Common cuckoos (Cuculus canorus) have been noted as regular brood parasites of L. e. excubitor in the past; for reasons unknown this has ceased since the late 1970s or so. It may well be that the cuckoo's gens laying eggs similar to those of the great grey shrike has become extinct. Among predators of eggs and nestlings, corvids (Corvidae) – extremely close relatives of the shrikes (Laniidae) as it happens – are most significant.
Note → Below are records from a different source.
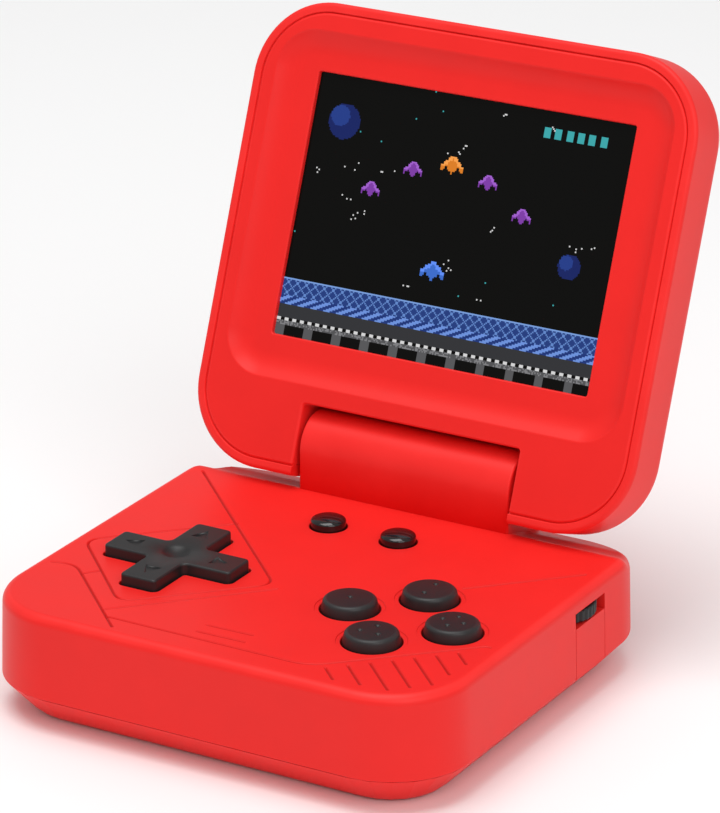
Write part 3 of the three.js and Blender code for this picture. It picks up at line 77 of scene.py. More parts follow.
@dataclass
class Loop:
    """A closed outline: points with outward normals, read at fractional indices."""

    points: Array
    normals: Array

    @classmethod
    def from_arcs(cls, arcs: Iterable[Sequence[float]], steps: int = 8) -> "Loop":
        """Joins arcs by straight sides, counter-clockwise round the material.

        Args:
            arcs: Rows of centre x, centre y, radius, first and last angle in degrees. An arc that
                runs backwards is a hollow corner, whose outward normal points to its centre.
            steps: Segments in each arc.

        Returns:
            The outline: each point is centre + radius * (cos a, sin a).
        """
        points, normals = [], []
        for x, y, radius, first, last in arcs:
            angles = np.radians(np.linspace(first, last, steps + 1))
            rays = np.stack([np.cos(angles), np.sin(angles)], axis=1)
            points.append([x, y] + radius * rays)
            normals.append(rays if last > first else -rays)
        return cls(np.concatenate(points), np.concatenate(normals))

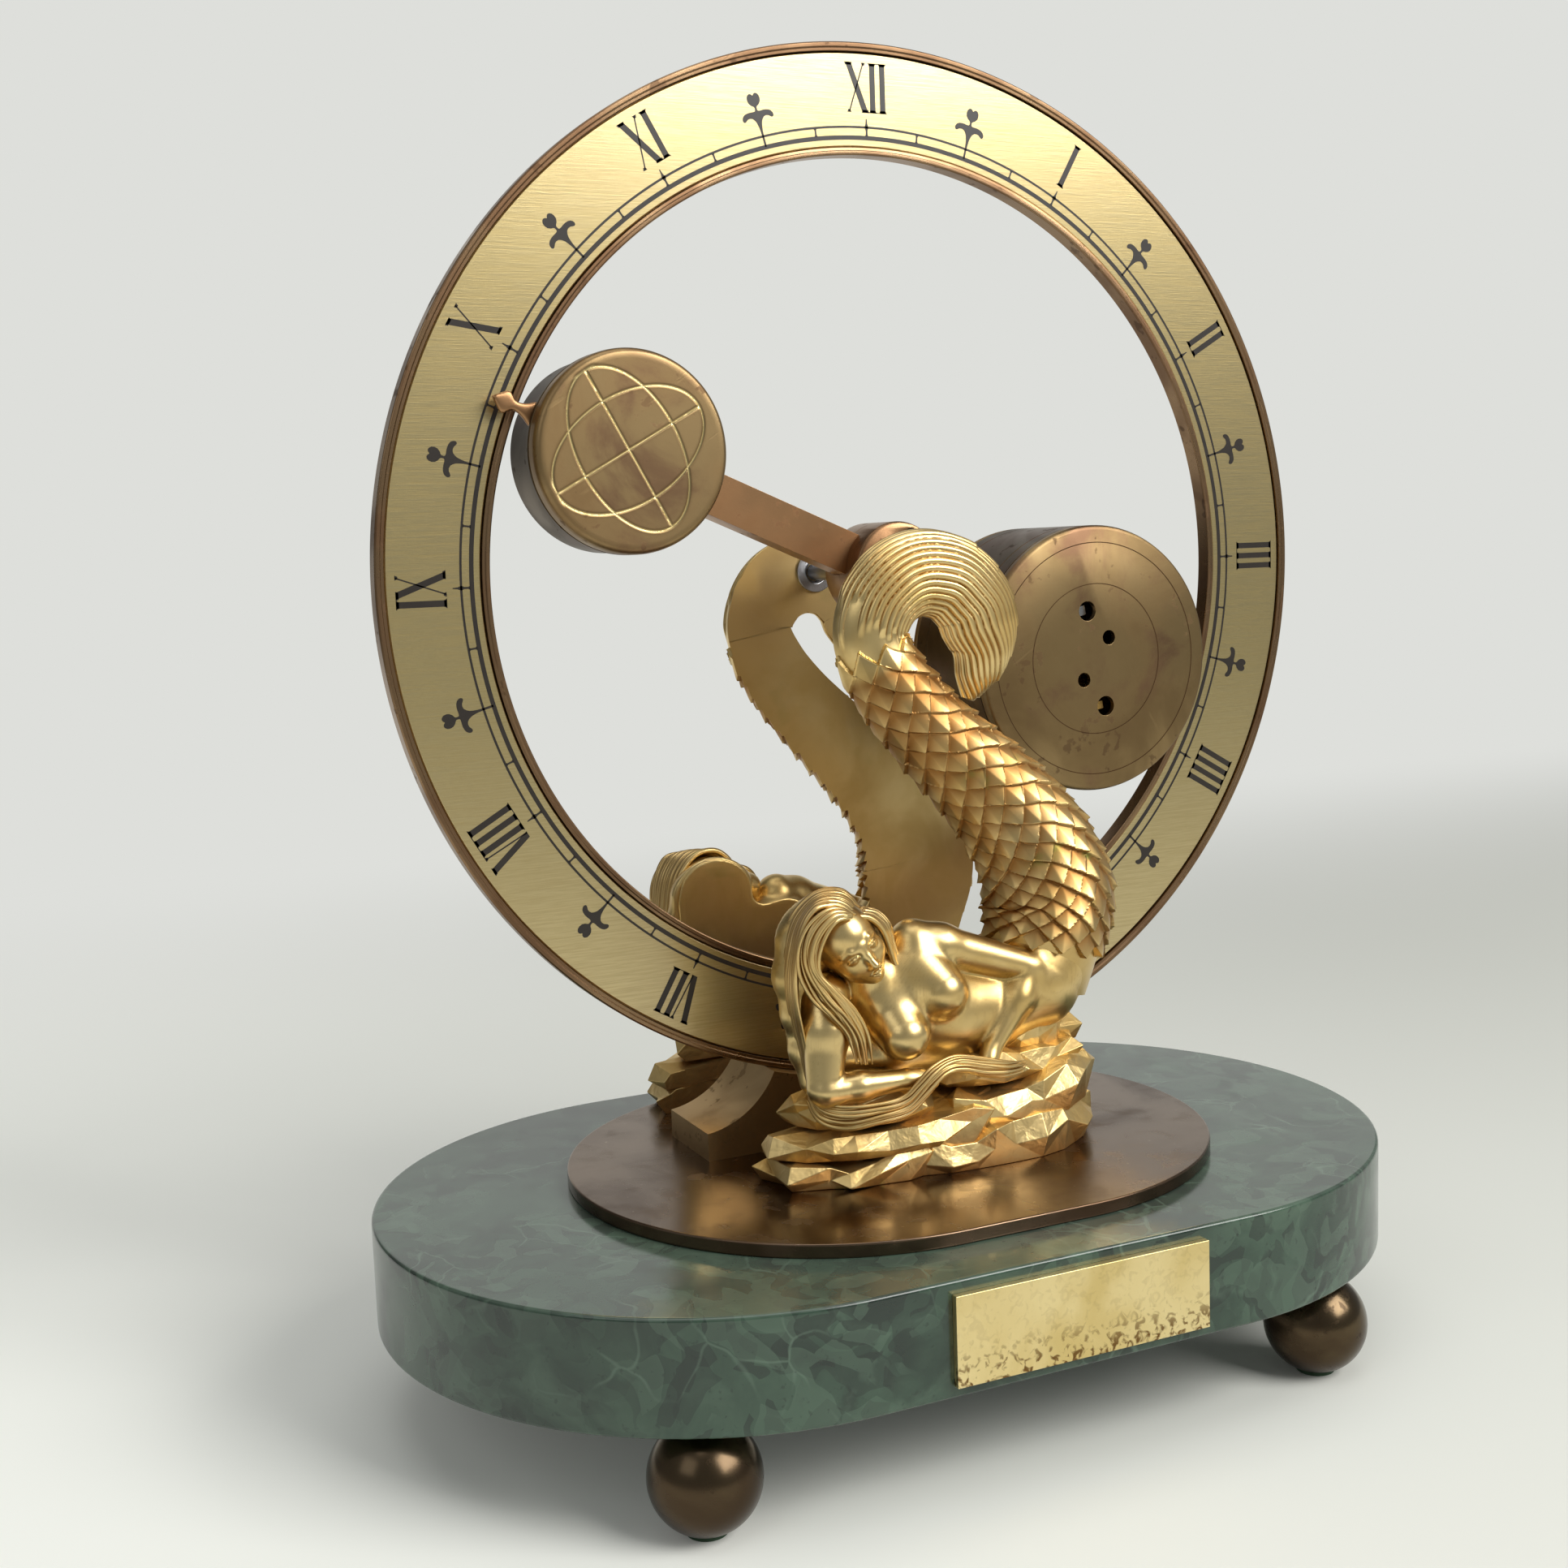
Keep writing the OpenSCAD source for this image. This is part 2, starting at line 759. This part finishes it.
small_mid = bar_y - 1.5;
cover_t = 4.6;
module small_case() {
  r = small_r - 0.6;
  color("sienna")
    difference() {
      in_small()
        y_turn([[0, small_back - 1.6], [r - wall, small_back - 1.6], [r - wall, small_mid],
          [small_r - 0.2, small_mid], [small_r, small_mid + 0.2], [small_r, small_mid + 1.2],
          [r, small_mid + 1.45], [r, small_back - 0.8], [r - 0.8, small_back],
          [0, small_back]]);
      on_bar()
        translate([-small_at + small_r, bar_mid, 0])
          rotate([0, 90, 0])
            z_rod(1 + eps, -4, 1);
      // flat seat for the screw head and a clear way for the bar end
      on_bar()
        translate([-small_at + small_r - wall - 3, bar_mid, 0])
          rotate([0, 90, 0])
            z_rod(2.1, 0, 3);
      in_small()
        counterpoise_screw_places()
          y_rod(1 + screw_fit, small_back - 3, small_back + 1);
    }
  // sleeve that fills the gap between the case wall and the end of the bar
  color("sienna")
    difference() {
      on_bar()
        translate([-small_at, bar_y, -bar_h / 2])
          cube([small_r, bar_t, bar_h]);
      in_small()
        y_rod(r - eps, bar_y - 1, bar_back + 1);
      difference() {
        in_small()
          y_rod(small_r + 5, bar_y - 1, bar_back + 1);
        in_small()
          y_rod(small_r, bar_y - 2, bar_back + 2);
      }
      on_bar()
        translate([-small_at + small_r, bar_mid, 0])
          rotate([0, 90, 0])
            z_rod(1 + eps, -4, 1);
    }
}

module small_cover() {
  r = small_r;
  color("sienna")
    in_small()
      y_turn([[0, small_y], [r - 1.3, small_y], [r - 0.4, small_y + 0.45], [r, small_y + 1.3],
        [r, small_mid - 0.6], [r - 0.15, small_mid - 0.45], [r - 0.7, small_mid - 0.45],
        [r - 0.7, small_mid], [small_r - 0.6 - wall, small_mid],
        [small_r - 0.6 - wall - run_fit, small_mid + 2], [small_r - 4, small_mid + 2],
        [small_r - 4, small_y + cover_t], [0, small_y + cover_t]]);
}

module counterpoise_screw_places() {
  for (k = [-1, 1])
    translate([0, 0, k * 9])
      children();
}

module counterpoise() {
  r = small_r - 0.6 - wall - 1.1;
  color("gray")
    difference() {
      in_small()
        y_rod(r, small_mid + 2.4, small_back - 1.6);
      in_small()
        counterpoise_screw_places()
          y_rod(1 + eps, small_back - 8, small_back);
    }
}

module counterpoise_screws() {
  color("silver")
    in_small()
      counterpoise_screw_places()
        union() {
          y_rod(1, small_back - 7.8, small_back);
          y_rod(2, small_back, small_back + 1.2);
        }
}

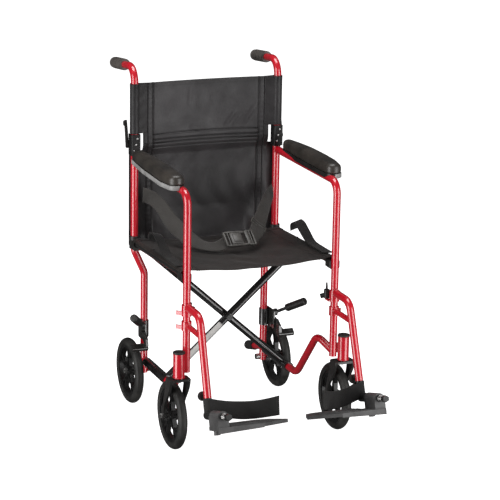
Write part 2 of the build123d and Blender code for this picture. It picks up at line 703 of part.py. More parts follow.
def footrest_extension(s):
    """Inner tube of the hanger with the boss, spring and bolt that carry the footplate."""
    end, down, back = hanger_axis(s)
    rear, front, ahead = pivot_line(s)
    foot = end + down * 48
    with BuildPart() as extension:
        cylinder_between(tuple(end - down * 90), tuple(foot), EXTENSION_R)
        cylinder_between(tuple(end + down * 0.5), tuple(foot), TUBE_R)
        cylinder_between(tuple(rear), tuple(rear + ahead * 50), 13)
        cylinder_between(tuple(rear), tuple(front - ahead * 4), 5)
        # coil spring between two washers, then the lock nut
        cylinder_between(tuple(front - ahead * 42), tuple(front - ahead * 39), 10)
        cylinder_between(tuple(front - ahead * 39), tuple(front - ahead * 14), 8)
        cylinder_between(tuple(front - ahead * 14), tuple(front - ahead * 11), 10)
        add(hex_head(tuple(front - ahead * 11), tuple(ahead), 17, 11))
    return extension


def plate_plane(s):
    """The footplate's own plane: x runs outward, z is its upward normal."""
    up = Vector(0, sin(radians(PLATE_TILT)), cos(radians(PLATE_TILT)))
    rear, front, ahead = pivot_line(s)
    return Plane(origin=tuple(rear - up * 29), x_dir=(1, 0, 0), z_dir=tuple(up))


def footplate(s):
    """Moulded footplate with its hinge barrel, ribs and a bumper below."""
    rear, front, ahead = pivot_line(s)
    plane = plate_plane(s)
    inboard = BOLT_END[0] - 29
    outboard = 17
    with BuildPart() as plate:
        with BuildSketch(plane) as outline:
            with BuildLine():
                Polyline((s * outboard, -128), (s * outboard, -50), (-s * 20, -44),
                         (-s * 30, 14), (-s * (inboard - 56), 16), (-s * (inboard - 28), -4),
                         (-s * inboard, -82), (-s * (inboard - 88), -128),
                         (s * outboard, -128))
            make_face()
        extrude(outline.sketch, amount=-10)
        # the front lip deepens towards the hinge
        with BuildSketch(Plane(origin=plane.from_local_coords((0, -128, 0)),
                               x_dir=(1, 0, 0), z_dir=plane.y_dir)) as lip:
            with BuildLine():
                Polyline((s * outboard, 0), (-s * (inboard - 88), 0),
                         (-s * (inboard - 88), 12), (s * outboard, 17), (s * outboard, 0))
            make_face()
        extrude(lip.sketch, amount=7)
        # hinge barrel on an upright cheek
        cheek_start = rear + ahead * 53
        cheek_end = rear + ahead * 125
        cylinder_between(tuple(cheek_start), tuple(cheek_end), 15)
        with BuildSketch(Plane(origin=tuple(cheek_start), x_dir=(1, 0, 0),
                               z_dir=tuple(ahead))) as cheek:
            with Locations((s * 1, -18)):
                Rectangle(32, 36)
        extrude(cheek.sketch, amount=72)
        cylinder_between(tuple(cheek_start - ahead * 10), tuple(front), 5 + FIT,
                         mode=Mode.SUBTRACT)
        for k in range(3):
            with BuildSketch(plane) as rib:
                with Locations((-s * (26 + 9 * k), -124)):
                    Rectangle(4, 8)
            extrude(rib.sketch, amount=-14)
        with BuildSketch(plane.offset(-8)) as bumper:
            with Locations((0, -64)):
                Circle(9)
        extrude(bumper.sketch, amount=-16)
    return plate


def heel_loop(s):
    """Closed band of the heel loop: a ring round the extension and a doubled strap."""
    end, down, back = hanger_axis(s)
    low = end + down * 48
    middle = end + down * 25
    tip = Vector(s * 64, -446, 217)
    rear, front, ahead = pivot_line(s)
    run = (tip - middle).normalized()
    across = run.cross(down).normalized()
    with BuildPart() as loop:
        cylinder_between(tuple(low), tuple(low - down * 47), TUBE_R + 4)
        with BuildSketch(Plane(origin=tuple(middle), x_dir=tuple(across),
                               z_dir=tuple(run))) as strap_end:
            Rectangle(9, 46)
        extrude(strap_end.sketch, amount=(tip - middle).length)
        cylinder_between(tuple(low + down * 30), tuple(low - down * 80), TUBE_R + 0.4,
                         mode=Mode.SUBTRACT)
        # the band clears the pivot boss at the foot of the tube
        cylinder_between(tuple(rear - ahead * 20), tuple(rear + ahead * 52), 13.5,
                         mode=Mode.SUBTRACT)
    return loop


# ---- soft parts ----
def seat_sling():
    """Seat sling: a shallow trough lying over both seat rails."""
    half = POST_X + TUBE_R + 1
    start = FRONT_Y + 16
    length = SEAT_DEPTH - 32
    tilt = degrees(atan2(SEAT_FRONT_Z - SEAT_REAR_Z, SEAT_DEPTH))
    top = seat_rail_z(start) + TUBE_R + GAP
    frame = Plane(origin=(0, start, top), x_dir=(1, 0, 0),
                  z_dir=(0, -cos(radians(tilt)), sin(radians(tilt))))
    with BuildPart() as sling:
        with BuildSketch(frame) as section:
            with BuildLine():
                edge = Polyline((-half, 0), (-half, 4), (-POST_X + 12, 4))
                ThreePointArc((-POST_X + 12, 4), (0, -12), (POST_X - 12, 4))
                Polyline((POST_X - 12, 4), (half, 4), (half, 0), (POST_X - 12, 0))
                ThreePointArc((POST_X - 12, 0), (0, -16), (-POST_X + 12, 0))
                Line((-POST_X + 12, 0), (-half, 0))
            make_face()
        extrude(section.sketch, amount=-length)
    return sling


def upper_back_sling():
    """Upper back panel between the two sleeves round the handle tubes."""
    low = 838
    high = 983
    with BuildPart() as sling:
        with BuildSketch(Plane.XY.offset(low)) as section:
            with BuildLine():
                Line((-POST_X, REAR_Y - 3), (-POST_X, REAR_Y + 2))
                ThreePointArc((-POST_X, REAR_Y + 2), (0, REAR_Y + 12), (POST_X, REAR_Y + 2))
                Line((POST_X, REAR_Y + 2), (POST_X, REAR_Y - 3))
                ThreePointArc((POST_X, REAR_Y - 3), (0, REAR_Y + 7), (-POST_X, REAR_Y - 3))
            make_face()
            for side in (-1, 1):
                with Locations((side * POST_X, REAR_Y)):
                    Circle(TUBE_R + 2.6)
            for side in (-1, 1):
                with Locations((side * POST_X, REAR_Y)):
                    Circle(TUBE_R + 0.3, mode=Mode.SUBTRACT)
        extrude(section.sketch, amount=high - low)
    return sling


def lower_back_sling():
    """Lower back panel, hung behind the lower posts and bowed to the rear."""
    low = 525
    high = 758
    y = REAR_Y + TUBE_R + GAP
    half = POST_X + 12
    with BuildPart() as sling:
        with BuildSketch(Plane.XY.offset(low)) as section:
            with BuildLine():
                Polyline((-half, y + 4), (-half, y), (-POST_X + 16, y))
                ThreePointArc((-POST_X + 16, y), (0, y + 10), (POST_X - 16, y))
                Polyline((POST_X - 16, y), (half, y), (half, y + 4), (POST_X - 16, y + 4))
                ThreePointArc((POST_X - 16, y + 4), (0, y + 14), (-POST_X + 16, y + 4))
                Line((-POST_X + 16, y + 4), (-half, y + 4))
            make_face()
        extrude(section.sketch, amount=high - low)
    return sling


BUCKLE = (14, 92, 527)       # centre of the belt's buckle on the seat
BUCKLE_LEAN = 34             # its face leans back towards the occupant


def strap(points, width, thick):
    """A flat strap along straight runs, standing on its edge line."""
    with BuildPart() as band:
        for (x0, y0, z0), (x1, y1, z1) in zip(points, points[1:]):
            a = Vector(x0, y0, z0)
            b = Vector(x1, y1, z1)
            side = (b - a).cross(Vector(0, 0, 1)).normalized()
            across = (b - a).normalized().cross(side).normalized()
            plane = Plane(origin=tuple(a), x_dir=tuple(across), z_dir=tuple(b - a))
            with BuildSketch(plane) as section:
                Rectangle(width, thick)
            extrude(section.sketch, amount=(b - a).length)
    return band.part


def seat_belt():
    """Both halves of the seat belt, from the rear posts down to the buckle."""
    bx, by, bz = BUCKLE
    with BuildPart() as belt:
        for s in (-1, 1):
            inner = bx + s * 45
            add(strap([(s * (POST_X - 18), REAR_Y - 20, 600), (s * 130, 205, 552)], 42, 3))
            add(strap([(s * 128, 203, 549), (inner, by, 542)], 42, 3))
    return belt


def belt_buckle():
    """Side-release buckle, leaning back on the belt: the socket and the plug as two bodies."""
    bx, by, bz = BUCKLE
    with BuildPart() as buckle:
        for x, width in ((bx - 14, 34), (bx + 22, 32)):
            with Locations(Location((x, by - 4, bz + 20), (BUCKLE_LEAN, 0, 0))):
                Box(width, 48, 10)
        fillet(buckle.edges().filter_by(lambda e: abs(e.length - 10) < 0.01), radius=3)
    return buckle


# ---- build and write every piece ----
for name, s in SIDES.items():
    axle_y = CASTER_Y + CASTER_TRAIL
    save(side_frame(s), f"{name}_side_frame")
    save(rail_saddles(s), f"{name}_rail_saddles")
    save(arm_pad_base(s), f"{name}_arm_pad_base")
    save(arm_pad(s), f"{name}_arm_pad")
    save(frame_caps(s), f"{name}_frame_caps")
    save(rear_axle_set(s), f"{name}_rear_axle_set")
    save(tyre(s * REAR_WHEEL_X, REAR_AXLE[0]), f"{name}_rear_tyre")
    save(rim(s * REAR_WHEEL_X, REAR_AXLE[0]), f"{name}_rear_rim")
    save(tyre(s * CASTER_X, axle_y), f"{name}_front_tyre")
    save(rim(s * CASTER_X, axle_y), f"{name}_front_rim")
    save(fork(s), f"{name}_caster_fork")
    save(caster_hardware(s), f"{name}_caster_hardware")
    save(brake_bracket(s), f"{name}_brake_bracket")
    save(brake_lever(s), f"{name}_brake_lever")
    save(brake_grip(s), f"{name}_brake_grip")
    save(brake_shoe(s), f"{name}_brake_shoe")
    save(back_hinge(s), f"{name}_back_hinge")
    save(handle_tube(s), f"{name}_handle_tube")
    save(push_grip(s), f"{name}_push_grip")
    save(back_latch(s), f"{name}_back_latch")
    save(footrest_hanger(s), f"{name}_footrest_hanger")
    save(footrest_latch(s), f"{name}_footrest_latch")
    save(footrest_knob(s), f"{name}_footrest_knob")
    save(footrest_extension(s), f"{name}_footrest_extension")
    save(footplate(s), f"{name}_footplate")
    save(heel_loop(s), f"{name}_heel_loop")

save(cross_brace(-1, BRACE_B_Y), "cross_brace_front")
save(cross_brace(1, BRACE_A_Y), "cross_brace_rear")
save(brace_pivot(), "brace_pivot_bolt")
save(seat_sling(), "seat_sling")
save(upper_back_sling(), "upper_back_sling")
save(lower_back_sling(), "lower_back_sling")
save(seat_belt(), "seat_belt")
save(belt_buckle(), "belt_buckle")
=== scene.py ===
import math

import bmesh
import bpy
import numpy as np
from mathutils import Matrix, Vector


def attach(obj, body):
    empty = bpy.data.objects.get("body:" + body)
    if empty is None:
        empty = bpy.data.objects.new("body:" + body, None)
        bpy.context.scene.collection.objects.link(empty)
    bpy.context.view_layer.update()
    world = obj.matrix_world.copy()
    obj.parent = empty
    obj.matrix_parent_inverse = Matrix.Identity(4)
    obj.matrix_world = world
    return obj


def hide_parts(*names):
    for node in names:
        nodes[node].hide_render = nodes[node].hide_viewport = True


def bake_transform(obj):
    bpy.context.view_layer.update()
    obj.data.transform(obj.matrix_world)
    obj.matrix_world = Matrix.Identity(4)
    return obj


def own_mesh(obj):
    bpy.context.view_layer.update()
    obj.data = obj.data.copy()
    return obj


# A folding transport wheelchair. Metres, +Z up, +Y rear, +X the occupant's left.

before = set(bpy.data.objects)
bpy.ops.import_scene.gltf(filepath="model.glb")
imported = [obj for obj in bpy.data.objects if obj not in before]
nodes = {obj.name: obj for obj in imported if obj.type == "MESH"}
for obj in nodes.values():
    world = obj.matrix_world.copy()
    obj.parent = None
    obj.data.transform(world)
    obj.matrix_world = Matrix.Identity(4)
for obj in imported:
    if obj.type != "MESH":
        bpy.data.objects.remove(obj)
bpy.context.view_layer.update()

SIDES = (("right", -1), ("left", 1))
POST_X = 0.227          # posts, on either side of the middle
FRONT_Y = -0.143        # front posts
REAR_Y = 0.314          # rear posts
TUBE_R = 0.0111         # outer radius of the frame tube
HINGE_Z = 0.800         # line about which the back folds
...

Usually more than half of all nests manage to hatch at least one young, and around three-quarters of all eggs laid hatch, suggesting that if eggs are lost before hatching, it usually is the entire clutch. Half to three-quarters of the hatched young successfully fledge under most circumstances. They will become sexually mature in their first spring and often attempt to breed right away. On average, great grey shrikes get a chance at four breeding attempts during their life, with most birds in the wild getting eaten by a bird of prey or carnivorous mammal or dying of other causes before the end of their fifth winter. Raptorial birds are the main threat to shrikes after fledging, with regular predators including species as small as little owls (which are close to the same size as the shrike). The maximum documented lifespan, however, is 12 years.

===Conservation status===
As remarked above, the great grey shrike has apparently become extinct as a breeding bird in Switzerland and the Netherlands. Overall, its stocks seem to be declining in the European part of its range since the 1970s. The increase and decline seem to be reactions to changing land use, with an increase as the number of agricultural workers declined after World War II and land fell fallow, declining again when land consolidation (see e.g. Flurbereinigung) had seriously depleted the number of hedgerows and similar elevated growth formerly common amidst the agricultural landscape. For such a predatory bird, the indiscriminate use of pesticides (which will accumulate in adult carnivores and inhibit breeding success) around the 1960s probably had a detrimental influence on stocks too.

Altogether, the great grey shrike is common and widespread and not considered a threatened species by the IUCN (though they still include L. meridionalis in L. excubitor). Wherever it occurs, its numbers are usually many hundreds or even thousands per country. Its stronghold is the region around Sweden, where at least almost 20,000, perhaps as many as 50,000 were believed to live in the late 20th century. However, in some countries it is not robustly established; in Estonia only a few hundred are found, with less than 200 in Belgium and some more or less than 100 in Latvia and Lithuania, respectively. The 10 birds or so in Denmark might disappear because of a few years of adverse circumstances. By contrast, in Luxembourg plentiful high-quality habitat is found; though the number of great grey shrikes in this tiny country is necessarily limited, the average population density there is 25 times as high as in Lithuania.